### WHAT THE EXERCISE ASKS
Can all of these lines be returned exactly?

### DATASET EXTRACT
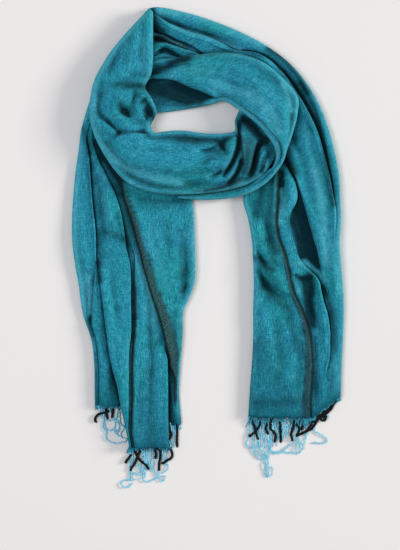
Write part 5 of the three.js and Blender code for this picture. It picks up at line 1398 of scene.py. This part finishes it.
def yarn_path(plan, pitch, radius, crinkle, lift, rng):
    """A yarn's middle line: its plan through hand-placed points, crinkled sideways by two sine waves, and
    its height, from the hem down to the table with a few low arches."""
    rough = spline(plan, np.linspace(0, len(plan) - 1, 14 * (len(plan) - 1) + 1))
    line = evenly(np.column_stack([rough + CENTRE, np.zeros(len(rough))]), pitch)
    run = pitch * np.arange(len(line))
    tangent = np.gradient(line, axis=0)
    side = np.column_stack([-tangent[:, 1], tangent[:, 0]]) / (np.linalg.norm(tangent, axis=1)[:, None] + 1e-9)
    phases = rng.uniform(0, 6.28, 4)
    grow = np.clip(run / 8, 0, 1)
    sway = crinkle * grow * (np.sin(run / 1.05 + phases[0]) + 0.7 * np.sin(run / 0.62 + phases[1]))
    line[:, :2] += side * sway[:, None]
    arch = lift * grow * (0.5 + 0.5 * np.sin(run / 4.1 + phases[2])) ** 2
    line[:, 2] = radius + 0.15 + (ROOT_HEIGHT - radius) * np.exp(-(run / 6.0) ** 2) + arch
    return line


rng = np.random.default_rng(5)
plies = []
for plan in BLACK_YARNS:
    line = yarn_path(plan, BLACK_STEP, BLACK_PLY + BLACK_OFFSET, 0.0, BLACK_LIFT, rng)
    tangent = np.gradient(line, axis=0)
    tangent /= np.linalg.norm(tangent, axis=1)[:, None] + 1e-9
    side = np.cross(tangent, (0.0, 0.0, 1.0))
    up = np.cross(side, tangent)
    twist = 2 * np.pi * BLACK_STEP * np.arange(len(line)) / BLACK_PITCH + rng.uniform(0, 6.28)
    for half in (0, np.pi):
        swing = np.cos(twist + half)[:, None] * side + np.sin(twist + half)[:, None] * up
        plies.append(line + BLACK_OFFSET * swing)
black_yarns = tube_mesh("black_yarns", plies, BLACK_PLY, 7)
black_yarns.data.materials.append(yarn_material("near black wool yarn", "#070c0e", "#1b2629", 0.85))
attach(black_yarns, "root")
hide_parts("back_fringe_black", "front_fringe_black", "side_fringe_black", "right_fringe_black")

lines = [yarn_path(plan, BLUE_STEP, BLUE_RADIUS, BLUE_CRINKLE, BLUE_LIFT, rng) for plan in BLUE_YARNS]
blue_yarns = tube_mesh("blue_yarns", lines, BLUE_RADIUS, 6)
blue_yarns.data.materials.append(yarn_material("light blue wool yarn", "#54b7d4", "#b0e4f0", 0.8))
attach(blue_yarns, "root")
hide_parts("back_fringe_blue", "front_fringe_blue", "side_fringe_blue", "right_fringe_blue")

# Short fibres that fray out of the hems between the yarns, a few from each column of the cloth. They are
# longest in a tuft in the middle of the right hem, and short where its corner is tied into the black knot.
FRAY_COUNT, FRAY_RADIUS, FRAY_POINTS = 5, 0.58, 6
FRAY_LEAST, FRAY_MOST, TUFT_LENGTH = 2.0, 6.0, 22
TUFT_PLACE, TUFT_WIDTH, CORNER_PLACE, CORNER_FADE = 100, 26, 142, 3
ROOT_SHARE, ROOT_MOST, ROOT_INSIDE = 0.6, 4.5, 1.5       # they start between the layers, just inside the hem
LEFT_FRAY, RIGHT_FRAY = 0.15, 0.75
fray = []
for grids, thick in ((left_tail_grids, LEFT_FRAY), (outer_grids, RIGHT_FRAY)):
    end = grids["points"][-1]
    shown = np.flatnonzero((grids["kind"] == 0) | (grids["kind"] == 2))
    for column in np.repeat(shown, FRAY_COUNT):
        rise = (0, 0, min(end[column][2] * ROOT_SHARE, ROOT_MOST))
        root = end[column] * (1, 1, 0) + (rng.uniform(-1, 1), ROOT_INSIDE, 0) + rise
        corner = thick / (1 + np.exp((root[0] - CORNER_PLACE) / CORNER_FADE))
        tuft = max(corner, np.exp(-((root[0] - TUFT_PLACE) / TUFT_WIDTH) ** 2))
        reach = rng.uniform(FRAY_LEAST, FRAY_MOST) + TUFT_LENGTH * tuft * rng.uniform(0, 1) ** 1.5
        sway = rng.uniform(-1.8, 1.8, 2) * (1 + 0.12 * reach)
        fray.append(np.array([root, root + (sway[0], -0.55 * reach, -0.8),
                              root + (sway[0] + sway[1], -reach, 0.6 - root[2])]))
fibres = [spline(path, np.linspace(0, 2, FRAY_POINTS)) for path in fray]
frayed = tube_mesh("hem_fray", fibres, FRAY_RADIUS, 4)
frayed.data.materials.append(yarn_material("teal wool fibre", "#1c7f9a", "#62bccf", 0.85))
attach(frayed, "root")


# --------------------------------------------------------- table, light and view
# A pale matt table top, a soft window from the right, a weaker lamp overhead and a pale room, seen from
# straight above.

VIEW_CENTRE = (-12.5 * MM, -40.5 * MM)
VIEW_HEIGHT = 770 * MM        # what the frame shows from top to bottom at the cloth
CAMERA_HEIGHT, CLOTH_LEVEL = 2.6, 12 * MM
SENSOR = 36
TABLE_HALF, TABLE_LEVEL = 4, -0.4 * MM        # just under the cloth

table = bpy.data.meshes.new("table_top")
corners = [(x * TABLE_HALF, y * TABLE_HALF, TABLE_LEVEL) for x, y in ((-1, -1), (1, -1), (1, 1), (-1, 1))]
table.from_pydata(corners, [], [(0, 1, 2, 3)])
table_top = bpy.data.objects.new("table_top", table)
bpy.context.scene.collection.objects.link(table_top)
painted = bpy.data.materials.new("matt white board")
painted.use_nodes = True
board = painted.node_tree.nodes["Principled BSDF"]
board.inputs["Base Color"].default_value = linear("#dfdcdb")
board.inputs["Roughness"].default_value = 0.9
table.materials.append(painted)


def lamp(name, place, aim, size, power, colour):
    """A square area light at a place, turned towards an aim."""
    data = bpy.data.lights.new(name, "AREA")
    data.size, data.energy, data.color = size, power, linear(colour)[:3]
    light = bpy.data.objects.new(name, data)
    light.location = place
    away = np.array(place) - np.array(aim)
    tilt, heading = math.acos(away[2] / np.linalg.norm(away)), math.atan2(away[1], away[0])
    light.rotation_euler = (tilt, 0, heading + math.pi / 2)
    bpy.context.scene.collection.objects.link(light)


lamp("window", (5.8, 1.0, 2.5), (0, 0, 0), 1.8, 300, "#fff8f0")
lamp("overhead", (-1.8, 0.2, 4.0), (0, 0, 0), 2.2, 76, "#fbfbff")
world = bpy.data.worlds.new("pale room")
world.use_nodes = True
world.node_tree.nodes["Background"].inputs["Color"].default_value = linear("#eef3f8")
world.node_tree.nodes["Background"].inputs["Strength"].default_value = 0.4
bpy.context.scene.world = world
bpy.context.scene.view_settings.view_transform = "Standard"
bpy.context.scene.view_settings.look = "Medium High Contrast"

camera_data = bpy.data.cameras.new("camera")
camera_data.sensor_fit = "AUTO"
camera_data.sensor_width = SENSOR
camera_data.lens = SENSOR * CAMERA_HEIGHT / VIEW_HEIGHT
camera = bpy.data.objects.new("camera", camera_data)
camera.location = (*VIEW_CENTRE, CAMERA_HEIGHT + CLOTH_LEVEL)
bpy.context.scene.collection.objects.link(camera)
bpy.context.scene.camera = camera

### IN RESPONSE
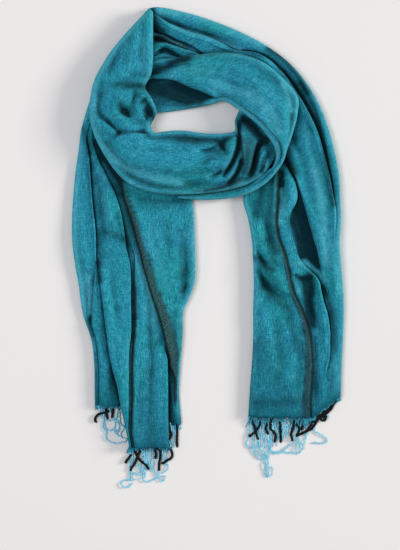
Write part 5 of the three.js and Blender code for this picture. It picks up at line 1398 of scene.py. This part finishes it.
def yarn_path(plan, pitch, radius, crinkle, lift, rng):
    """A yarn's middle line: its plan through hand-placed points, crinkled sideways by two sine waves, and
    its height, from the hem down to the table with a few low arches."""
    rough = spline(plan, np.linspace(0, len(plan) - 1, 14 * (len(plan) - 1) + 1))
    line = evenly(np.column_stack([rough + CENTRE, np.zeros(len(rough))]), pitch)
    run = pitch * np.arange(len(line))
    tangent = np.gradient(line, axis=0)
    side = np.column_stack([-tangent[:, 1], tangent[:, 0]]) / (np.linalg.norm(tangent, axis=1)[:, None] + 1e-9)
    phases = rng.uniform(0, 6.28, 4)
    grow = np.clip(run / 8, 0, 1)
    sway = crinkle * grow * (np.sin(run / 1.05 + phases[0]) + 0.7 * np.sin(run / 0.62 + phases[1]))
    line[:, :2] += side * sway[:, None]
    arch = lift * grow * (0.5 + 0.5 * np.sin(run / 4.1 + phases[2])) ** 2
    line[:, 2] = radius + 0.15 + (ROOT_HEIGHT - radius) * np.exp(-(run / 6.0) ** 2) + arch
    return line


rng = np.random.default_rng(5)
plies = []
for plan in BLACK_YARNS:
    line = yarn_path(plan, BLACK_STEP, BLACK_PLY + BLACK_OFFSET, 0.0, BLACK_LIFT, rng)
    tangent = np.gradient(line, axis=0)
    tangent /= np.linalg.norm(tangent, axis=1)[:, None] + 1e-9
    side = np.cross(tangent, (0.0, 0.0, 1.0))
    up = np.cross(side, tangent)
    twist = 2 * np.pi * BLACK_STEP * np.arange(len(line)) / BLACK_PITCH + rng.uniform(0, 6.28)
    for half in (0, np.pi):
        swing = np.cos(twist + half)[:, None] * side + np.sin(twist + half)[:, None] * up
        plies.append(line + BLACK_OFFSET * swing)
black_yarns = tube_mesh("black_yarns", plies, BLACK_PLY, 7)
black_yarns.data.materials.append(yarn_material("near black wool yarn", "#070c0e", "#1b2629", 0.85))
attach(black_yarns, "root")
hide_parts("back_fringe_black", "front_fringe_black", "side_fringe_black", "right_fringe_black")

lines = [yarn_path(plan, BLUE_STEP, BLUE_RADIUS, BLUE_CRINKLE, BLUE_LIFT, rng) for plan in BLUE_YARNS]
blue_yarns = tube_mesh("blue_yarns", lines, BLUE_RADIUS, 6)
blue_yarns.data.materials.append(yarn_material("light blue wool yarn", "#54b7d4", "#b0e4f0", 0.8))
attach(blue_yarns, "root")
hide_parts("back_fringe_blue", "front_fringe_blue", "side_fringe_blue", "right_fringe_blue")

# Short fibres that fray out of the hems between the yarns, a few from each column of the cloth. They are
# longest in a tuft in the middle of the right hem, and short where its corner is tied into the black knot.
FRAY_COUNT, FRAY_RADIUS, FRAY_POINTS = 5, 0.58, 6
FRAY_LEAST, FRAY_MOST, TUFT_LENGTH = 2.0, 6.0, 22
TUFT_PLACE, TUFT_WIDTH, CORNER_PLACE, CORNER_FADE = 100, 26, 142, 3
ROOT_SHARE, ROOT_MOST, ROOT_INSIDE = 0.6, 4.5, 1.5       # they start between the layers, just inside the hem
LEFT_FRAY, RIGHT_FRAY = 0.15, 0.75
fray = []
for grids, thick in ((left_tail_grids, LEFT_FRAY), (outer_grids, RIGHT_FRAY)):
    end = grids["points"][-1]
    shown = np.flatnonzero((grids["kind"] == 0) | (grids["kind"] == 2))
    for column in np.repeat(shown, FRAY_COUNT):
        rise = (0, 0, min(end[column][2] * ROOT_SHARE, ROOT_MOST))
        root = end[column] * (1, 1, 0) + (rng.uniform(-1, 1), ROOT_INSIDE, 0) + rise
        corner = thick / (1 + np.exp((root[0] - CORNER_PLACE) / CORNER_FADE))
        tuft = max(corner, np.exp(-((root[0] - TUFT_PLACE) / TUFT_WIDTH) ** 2))
        reach = rng.uniform(FRAY_LEAST, FRAY_MOST) + TUFT_LENGTH * tuft * rng.uniform(0, 1) ** 1.5
        sway = rng.uniform(-1.8, 1.8, 2) * (1 + 0.12 * reach)
        fray.append(np.array([root, root + (sway[0], -0.55 * reach, -0.8),
                              root + (sway[0] + sway[1], -reach, 0.6 - root[2])]))
fibres = [spline(path, np.linspace(0, 2, FRAY_POINTS)) for path in fray]
frayed = tube_mesh("hem_fray", fibres, FRAY_RADIUS, 4)
frayed.data.materials.append(yarn_material("teal wool fibre", "#1c7f9a", "#62bccf", 0.85))
attach(frayed, "root")


# --------------------------------------------------------- table, light and view
# A pale matt table top, a soft window from the right, a weaker lamp overhead and a pale room, seen from
# straight above.

VIEW_CENTRE = (-12.5 * MM, -40.5 * MM)
VIEW_HEIGHT = 770 * MM        # what the frame shows from top to bottom at the cloth
CAMERA_HEIGHT, CLOTH_LEVEL = 2.6, 12 * MM
SENSOR = 36
TABLE_HALF, TABLE_LEVEL = 4, -0.4 * MM        # just under the cloth

table = bpy.data.meshes.new("table_top")
corners = [(x * TABLE_HALF, y * TABLE_HALF, TABLE_LEVEL) for x, y in ((-1, -1), (1, -1), (1, 1), (-1, 1))]
table.from_pydata(corners, [], [(0, 1, 2, 3)])
table_top = bpy.data.objects.new("table_top", table)
bpy.context.scene.collection.objects.link(table_top)
painted = bpy.data.materials.new("matt white board")
painted.use_nodes = True
board = painted.node_tree.nodes["Principled BSDF"]
board.inputs["Base Color"].default_value = linear("#dfdcdb")
board.inputs["Roughness"].default_value = 0.9
table.materials.append(painted)


def lamp(name, place, aim, size, power, colour):
    """A square area light at a place, turned towards an aim."""
    data = bpy.data.lights.new(name, "AREA")
    data.size, data.energy, data.color = size, power, linear(colour)[:3]
    light = bpy.data.objects.new(name, data)
    light.location = place
    away = np.array(place) - np.array(aim)
    tilt, heading = math.acos(away[2] / np.linalg.norm(away)), math.atan2(away[1], away[0])
    light.rotation_euler = (tilt, 0, heading + math.pi / 2)
    bpy.context.scene.collection.objects.link(light)


lamp("window", (5.8, 1.0, 2.5), (0, 0, 0), 1.8, 300, "#fff8f0")
lamp("overhead", (-1.8, 0.2, 4.0), (0, 0, 0), 2.2, 76, "#fbfbff")
world = bpy.data.worlds.new("pale room")
world.use_nodes = True
world.node_tree.nodes["Background"].inputs["Color"].default_value = linear("#eef3f8")
world.node_tree.nodes["Background"].inputs["Strength"].default_value = 0.4
bpy.context.scene.world = world
bpy.context.scene.view_settings.view_transform = "Standard"
bpy.context.scene.view_settings.look = "Medium High Contrast"

camera_data = bpy.data.cameras.new("camera")
camera_data.sensor_fit = "AUTO"
camera_data.sensor_width = SENSOR
camera_data.lens = SENSOR * CAMERA_HEIGHT / VIEW_HEIGHT
camera = bpy.data.objects.new("camera", camera_data)
camera.location = (*VIEW_CENTRE, CAMERA_HEIGHT + CLOTH_LEVEL)
bpy.context.scene.collection.objects.link(camera)
bpy.context.scene.camera = camera